Redemption : If a character finds the true path at the end, their journey through all the error-riddled arc might even be fun to read. It becomes a part of the character’s voyage to discover their true side and hence promises the reader stark optimism, making then stick with the character. But be careful, such a redemption should be hinted at throughout the story. You just can’t morph Joker into Batman all of a sudden.
Positive intermixed with negative: If you have a heroine who wears animal furs, maybe you could balance it with her being devoted to charity work. A protagonist is made up of a mixture of positive and negative so while we disparage the negative we can cheer the positive. Of course the argument remains. How negative? In the above example, I can’t sympathize with the animal killing. Would you?
A plausible past: The character has a reason for being the way they are. That works well to explain their bad side. Past hurts might cause them to behave in this way. In the above example, say, yes, she wears furs but the story might be set in olden times and maybe the heroine thinks of the luxurious fur as symbolic of how far she has come from being a daughter of a slave family. So, speaking for myself, while I can’t really love the character, maybe I can understand and sympathize with her here. What do you think?
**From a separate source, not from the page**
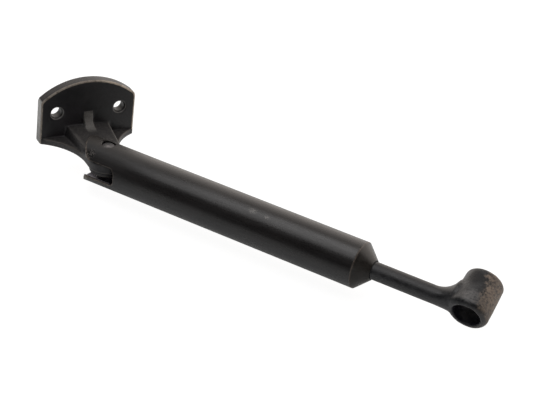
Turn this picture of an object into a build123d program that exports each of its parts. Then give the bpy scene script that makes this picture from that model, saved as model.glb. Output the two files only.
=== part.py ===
from build123d import *
from math import cos, pi, radians, sin, sqrt, tan
import os

# A spring-loaded cabinet door stay: a screwed-on bracket, a tube that swings on the bracket's
# tongue, and a rod with an eye that slides in the tube against a compression spring.
# Millimetres. +X leaves the wall, +Z runs along the pivot pin, and the origin lies on the
# plate's back face, midway between the two screw holes.

# Rest pose
swing_angle = 33.1
eye_roll = 25.2

# Barrel tube
tube_od = 21.0
tube_wall = 1.5
tube_length = 132.0
slot_corner_radius = 3.0

# Bracket plate
plate_width = 46.6
plate_thickness = 5.5
plate_to_pivot = 26.7
plate_arch_height = 29.7
plate_arch_radius = 34.7
plate_corner_radius = 2.6
plate_foot_radius = 0.5
plate_foot_drop = 0.7
plate_edge_rounding = 0.6
screw_pitch = 31.0
screw_height = 14.6
screw_hole_diameter = 5.3
screw_mouth_diameter = 6.5
screw_mouth_depth = 0.7

# Bracket web, block, rib and tongue
web_thickness = 2.2
web_scoop_radius = 25.0
block_top_at_plate = 7.4
block_top_at_ears = 5.5
block_top_half_width_at_plate = 10.2
block_top_half_width_at_ears = 8.5
block_side_draft = 1.5
block_to_ears_gap = 0.6
rib_width = 4.2
rib_scoop_radius = 8.2
rib_top = 14.1
tongue_side_step = 1.5
tongue_top = 4.0
tongue_boss_step = 0.8
tongue_boss_drop = 3.0
tongue_rounding = 0.6

# Pivot
pin_diameter = 6.2
pin_dome = 0.5
pin_recess = 0.7
bush_wall = 1.0
spacer_wall = 1.55
running_clearance = 0.05
seat_clearance = 0.02
side_clearance = 0.1
slot_clearance = 0.3
slot_end_gap = 1.2

# Plug at the pivot end of the spring
plug_ring_offset = 4.4
plug_length = 7.0
plug_chamfer = 0.4
plug_spigot_clearance = 1.0
plug_spigot_length = 5.0
plug_spigot_chamfer = 1.0
snap_ring_thickness = 1.0
snap_ring_depth = 0.5
snap_ring_width = 1.9
snap_ring_gap = 4.0
snap_ring_lug_radius = 1.9
snap_ring_lug_hole = 1.4

# Nose of the tube
cone_height = 6.2
cone_mouth_clearance = 0.3
cone_mouth_lip = 0.3
nose_spigot_length = 12.0
guide_wall = 1.6
guide_length = 9.0
guide_recess = 1.0
wiper_wall = 2.0
wiper_length = 2.6
wiper_offset = 0.4
nose_ring_offset = 7.0
nose_ring_thickness = 1.0
nose_ring_gap = 3.0

# Rod and eye
rod_diameter = 8.0
rod_end_diameter = 6.0
eye_distance = 182.8
eye_front_diameter = 18.7
eye_back_diameter = 16.9
eye_bore_diameter = 12.5
eye_front = 3.95
eye_back = 15.8
eye_front_rounding = 2.4
eye_back_rounding = 1.5
eye_bore_chamfer = 0.4
neck_length = 17.0
neck_scoop_radius = 9.6
neck_sweep_angle = 73.0
neck_sections = 5

# Piston and buffer
buffer_clearance = 1.2
buffer_thickness = 3.0
buffer_face_clearance = 0.1
piston_length = 9.0
piston_clearance = 0.08
wear_ring_width = 3.6
wear_ring_depth = 1.3
wear_ring_gap = 0.8
washer_thickness = 1.0
washer_to_spring_gap = 0.5
nut_sides = 6
nut_height = 5.0
nut_to_spring_gap = 0.43
nut_bevel_angle = 30.0
rod_end_stickout = 1.4
thrust_ring_thickness = 1.5
thrust_ring_face_clearance = 0.1

# Main spring
spring_wire = 2.0
spring_side_clearance = 0.8
spring_turns = 20
spring_spans_per_turn = 2
spring_closed_turns = 1
spring_closed_gap = 0.5
spring_end_face_gap = 0.15
spring_samples_per_turn = 48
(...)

I’ve recently finished a rough draft of a novel where the heroine is more negative than positive. She places more value on her goals than even relationships. She’s single minded about following those goals. Which in this instance is not a good thing. And so she must realize. For those who have read my first book Bollywood Fiancé For A Day, this character is a spin-off from the character of Mia in it. If you know Mia, you’ll agree on the quandary I face in making her a protagonist. In the debut book, she isn’t meant to evoke the readers’ sympathy and in fact any editor would advise not to put such a protagonist in a story. But somehow this story happened. One of those where the Muse takes charge and you listen to the story unfold and just put it down. Will I find a place in publishing for this book? In romantic stories, there’s so little scope for negatives. Characters are supposed to be inspiring. Heroines face troubles and heroes take advantage of the opportunity to come close to them. Of course things are changing. But how much?
I’ll keep you posted on what happens with Mia’s story.

What’s your take on negative characters? Do you find Heathcliff and Catherine fascinating or repulsive? Would you write a negative character as protagonist?  Are negative characters ever redeemable? What about negative heroines? Do they have a place in romantic fiction? Would love to hear from you.


Comments on: "Writing a negative protagonist – Three tips" (5)

  1. Thought-provoking post, Ruchi! It’s often said that if you want the reader to root for the protagonist, she must be likeable. So basically it comes down to how “flawed” the protagonist is and how convincing or believable her character arc/growth is. Writing a protagonist with negative shades will definitely challenge the best of writers. My take is that if you are writing popular romance fiction, stick to shades of grey for the protagonist. But if you are writing dark/edgy fiction, you can perhaps push the envelope a lot more. I’m definitely looking forward to reading about Mia! 🙂

    • Thanks, Adite. I’m glad you enjoyed reading this post. Your input is quite helpful. I agree with the shades of grey reference but, if you excuse the pun, there are more than fifty shades of grey.Choosing which your protagonist will wear is the problem. The ‘hero’ is expected to be heroic, true but her journey is also about overcoming internal flaws. So as you said, it all comes down to how convincing you can make it. Does the motivation justify the action? But I guess that’s the topic for another post!
      Thanks for sharing your views 🙂

  2. Interesting post! I think characters can have some negative traits, if done well it can help make them more rounded and believable – but it can be a fine line as I think if the reader struggles to relate to them then they can lose interest or not get involved enough to care about what happens to them. Personally I try and look at reasons for the negativity – so it might be ignorance on a situation, past bad experiences etc and if so can they develop and grow during the story. I’ve just started a book and the hero is actually the ‘villain’ from my last one – certainly wasn’t planning on that so it’s going to be a challenge to see how it comes out! Look forward to reading yours 🙂

  3. I find Heathcliff and Catherine fascinating! I might be in the minority, but on a whole, I’m not as judgmental about my protagonists as some. I like to see a learning arch. And as long as they are interesting and their behaviors ring true, I’m okay with not loving them.

    • I agree, Suzanne. Though not partial to Heathcliff, I too like the characters who are not all golden to start with and find redemption. In my book You Can’t Fight A Royal Attraction, the heroine has made many mistakes and is paying for them but eventually comes into her own.